---- Excerpted records

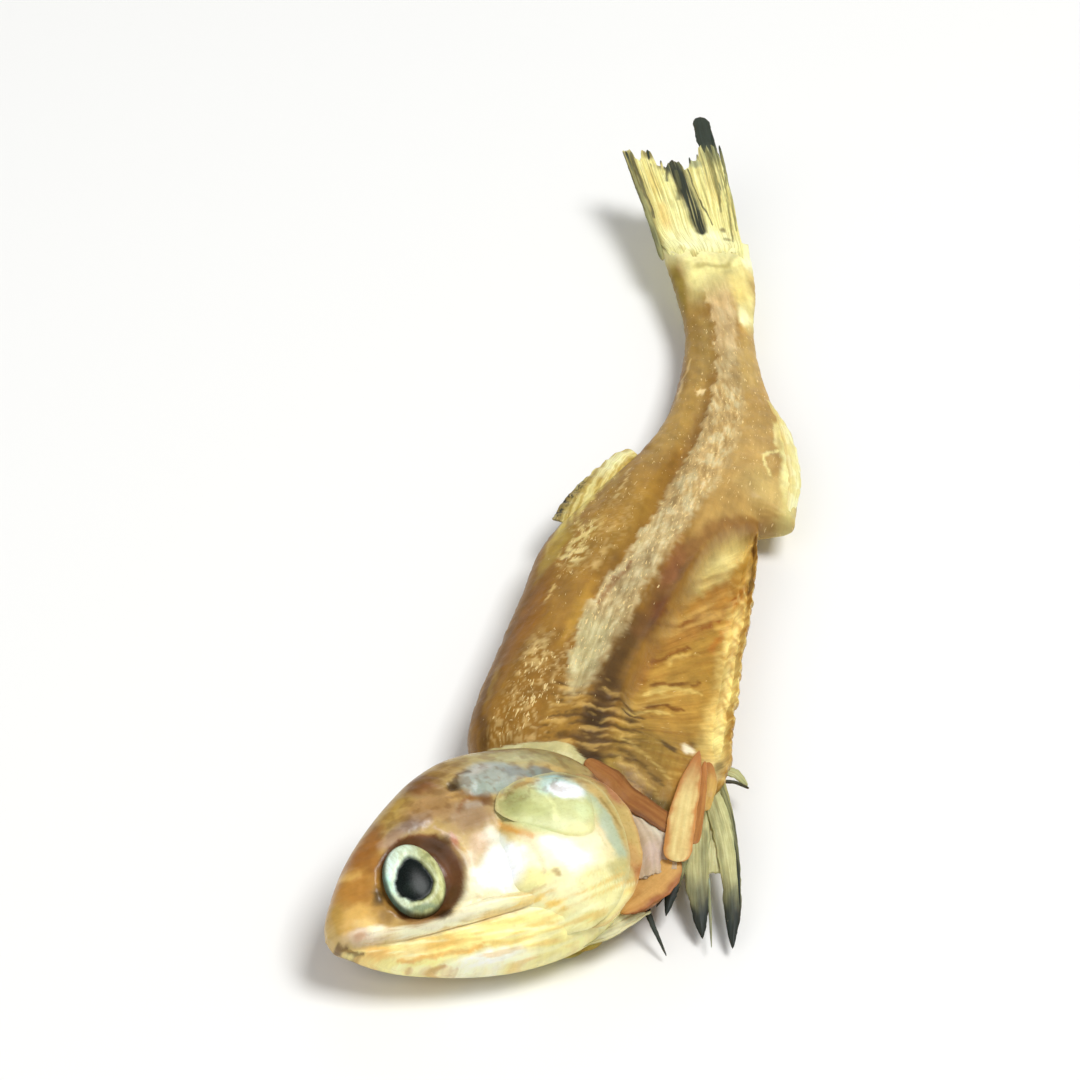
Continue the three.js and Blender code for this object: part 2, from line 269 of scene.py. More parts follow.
@dataclass(frozen=True)
class Stroke:
    """Soft line of colour on a chart."""

    colour: Colour
    points: Places
    width: float
    strength: float = 0.9
    soft: float = 0.8
    taper: float = 0.3

    def mask(self, chart: Chart) -> Array:
        """Where it lies, from 0 to 1."""
        return self.strength * chart.line(self.points, self.width, self.soft, self.taper)


Marks = tuple[Dab | Stroke, ...]


class Paint:
    """Colour and feel of a form's corners. Feel is wetness, share of flecks and strength of the fibres."""

    def __init__(self, count: int, ground: Colour, wet: float = 0.5, flecks: float = 0.0, fibres: float = 0.3) -> None:
        """Starts with one colour all over."""
        self.tint = np.tile(linear(ground), (count, 1))
        self.feel = np.tile(np.array([wet, flecks, fibres]), (count, 1))

    def lay(self, colour: Colour, mask: Amount) -> "Paint":
        """Lays a colour where the mask is 1."""
        share = np.clip(np.broadcast_to(mask, len(self.tint)), 0, 1)[:, None]
        self.tint = mix(self.tint, linear(colour), share)
        return self

    def marks(self, chart: Chart, marks: Marks, within: Amount = 1.0) -> "Paint":
        """Lays dabs and strokes in order, where `within` is 1."""
        for mark in marks:
            self.lay(mark.colour, mark.mask(chart) * within)
        return self

    def shade(self, amount: Array) -> "Paint":
        """Makes the colour lighter or darker by a factor."""
        self.tint = np.clip(self.tint * np.asarray(amount)[:, None], 0, 1)
        return self

    def touch(
        self, mask: Amount, wet: float | None = None, flecks: float | None = None, fibres: float | None = None,
    ) -> "Paint":
        """Changes the feel where the mask is 1."""
        for column, value in enumerate((wet, flecks, fibres)):
            if value is not None:
                share = np.clip(np.broadcast_to(mask, len(self.feel)), 0, 1)
                self.feel[:, column] = mix(self.feel[:, column], value, share)
        return self


@dataclass
class Skin:
    """What a form's corners become: places, paint, and the coordinates of its mottling and of its fibres."""

    points: Array
    paint: Paint
    body: Array
    flow: Array | None = None


# ---- finishes


def fed(tree: Tree, made: bpy.types.Node, inputs: dict) -> bpy.types.Node:
    """Gives a node its inputs, each a value or another node's output."""
    for key, value in inputs.items():
        if isinstance(value, Socket):
            tree.links.new(value, made.inputs[key])
        else:
            made.inputs[key].default_value = value
    return made


def node(tree: Tree, kind: str, settings: dict | None = None, inputs: dict | None = None) -> bpy.types.Node:
    """Adds a shader node.

    Args:
        tree: the material's or group's tree.
        kind: node type, without its leading "ShaderNode".
        settings: its properties.
        inputs: its inputs, each a value or another node's output.

    Returns:
        The node.
    """
    made = tree.nodes.new("ShaderNode" + kind)
    for name, value in (settings or {}).items():
        setattr(made, name, value)
    return fed(tree, made, inputs or {})


def math_node(tree: Tree, operation: str, *values: object) -> Socket:
    """Output of a Math node over up to three values."""
    return node(tree, "Math", {"operation": operation}, dict(enumerate(values))).outputs[0]


def times(tree: Tree, a: object, b: object) -> Socket:
    """Product of two values in a shader."""
    return math_node(tree, "MULTIPLY", a, b)


def plus(tree: Tree, a: object, b: object) -> Socket:
    """Sum of two values in a shader."""
    return math_node(tree, "ADD", a, b)


def ramp(tree: Tree, value: object, low: float, high: float, to_low: float, to_high: float) -> Socket:
    """Output of a clamped, smooth Map Range node."""
    settings = {"interpolation_type": "SMOOTHSTEP"}
    inputs = {"Value": value, "From Min": low, "From Max": high, "To Min": to_low, "To Max": to_high}
    return node(tree, "MapRange", settings, inputs).outputs["Result"]


def blend(tree: Tree, share: object, a: object, b: object, mode: str = "MIX") -> Socket:
    """Output of a colour Mix node."""
    made = node(tree, "Mix", {"data_type": "RGBA", "blend_type": mode}, {0: share, 6: a, 7: b})
    return made.outputs[2]


def cloud_node(tree: Tree, place: object, detail: float, roughness: float, distortion: float) -> Socket:
    """Output of a Noise Texture at scale 1."""
    inputs = {"Vector": place, "Scale": 1.0, "Detail": detail, "Roughness": roughness, "Distortion": distortion}
    return node(tree, "TexNoise", inputs=inputs).outputs["Fac"]


def new_group(name: str, inputs: Sequence[str], outputs: Sequence[str]) -> Tree:
    """Empty node group with a vector first input, number inputs after it and number outputs."""
    group = bpy.data.node_groups.new(name, "ShaderNodeTree")
    for i, label in enumerate(inputs):
        group.interface.new_socket(label, in_out="INPUT", socket_type="NodeSocketFloat" if i else "NodeSocketVector")
    for label in outputs:
        group.interface.new_socket(label, in_out="OUTPUT", socket_type="NodeSocketFloat")
    return group


def group_ends(group: Tree) -> tuple[bpy.types.Node, bpy.types.Node]:
    """The input and output nodes of a group."""
    return group.nodes.new("NodeGroupInput"), group.nodes.new("NodeGroupOutput")


def scaled(tree: Tree, vector: object, x: object, y: object) -> Socket:
    """A vector with its x and y divided by two pitches and its z left as it is."""
    parts = node(tree, "SeparateXYZ", inputs={0: vector}).outputs
    across = math_node(tree, "DIVIDE", parts[0], x)
    along = math_node(tree, "DIVIDE", parts[1], y)
    return node(tree, "CombineXYZ", inputs={0: across, 1: along, 2: parts[2]}).outputs[0]


def mottling_group() -> Tree:
    """Cloudy unevenness of dried tissue: lighter and darker patches round 1."""
    group = new_group("mottling", ("Place", "Pitch", "Depth"), ("Shade", "Height"))
    start, end = group_ends(group)
    place = scaled(group, start.outputs["Place"], start.outputs["Pitch"], start.outputs["Pitch"])
    clouds = cloud_node(group, place, 6.0, 0.62, 0.4)
    centred = math_node(group, "SUBTRACT", clouds, 0.5)
    swing = times(group, centred, start.outputs["Depth"])
    group.links.new(plus(group, swing, 1.0), end.inputs["Shade"])
    group.links.new(clouds, end.inputs["Height"])
    return group


def fibres_group() -> Tree:
    """Fine threads drawn out along the second coordinate."""
    group = new_group("fibres", ("Place", "Pitch", "Length"), ("Threads", "Height"))
    start, end = group_ends(group)
    place = scaled(group, start.outputs["Place"], start.outputs["Pitch"], start.outputs["Length"])
    drawn = cloud_node(group, place, 4.0, 0.6, 0.15)
    group.links.new(ramp(group, drawn, 0.34, 0.66, 0.0, 1.0), end.inputs["Threads"])
    group.links.new(drawn, end.inputs["Height"])
    return group


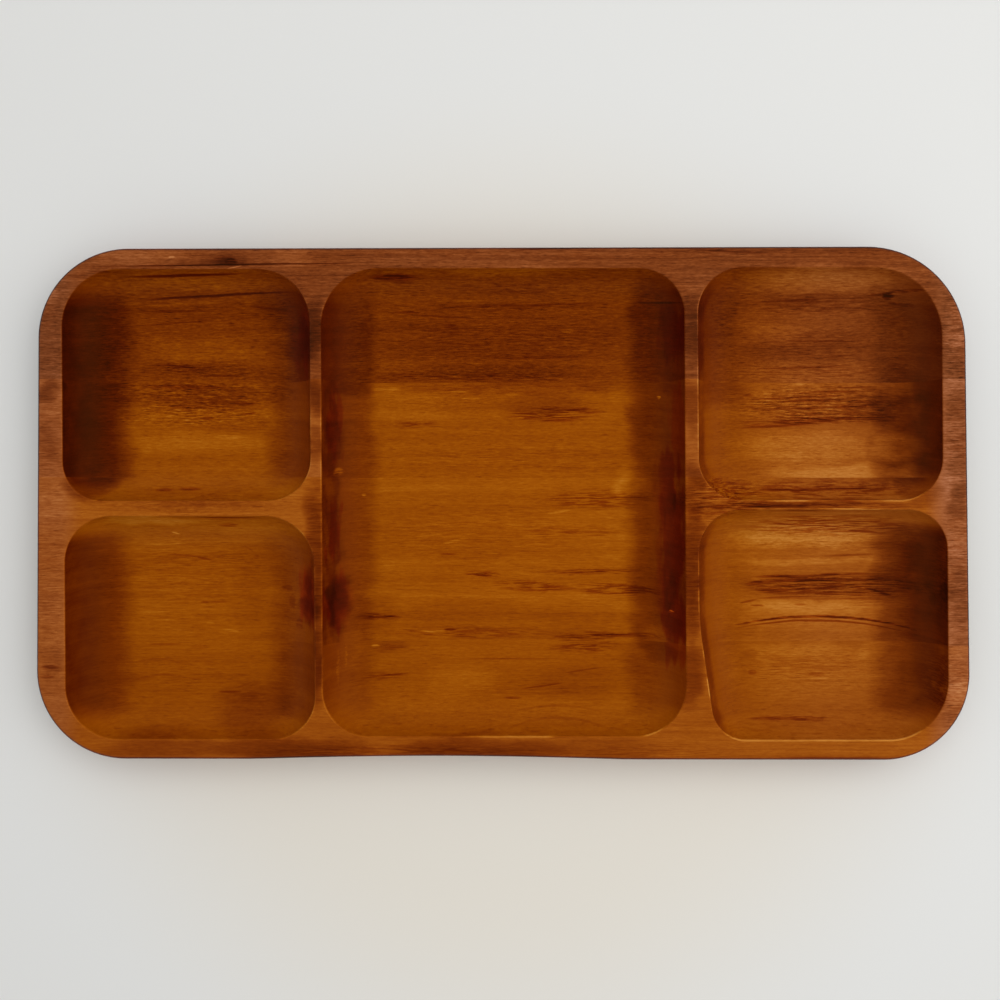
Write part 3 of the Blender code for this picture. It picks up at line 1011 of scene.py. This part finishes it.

--------

> _Description of the task_
List each line in the listing that contains the string "this".

> _Exercise response_
Continue the three.js and Blender code for this object: part 2, from line 269 of scene.py. More parts follow.
Write part 3 of the Blender code for this picture. It picks up at line 1011 of scene.py. This part finishes it.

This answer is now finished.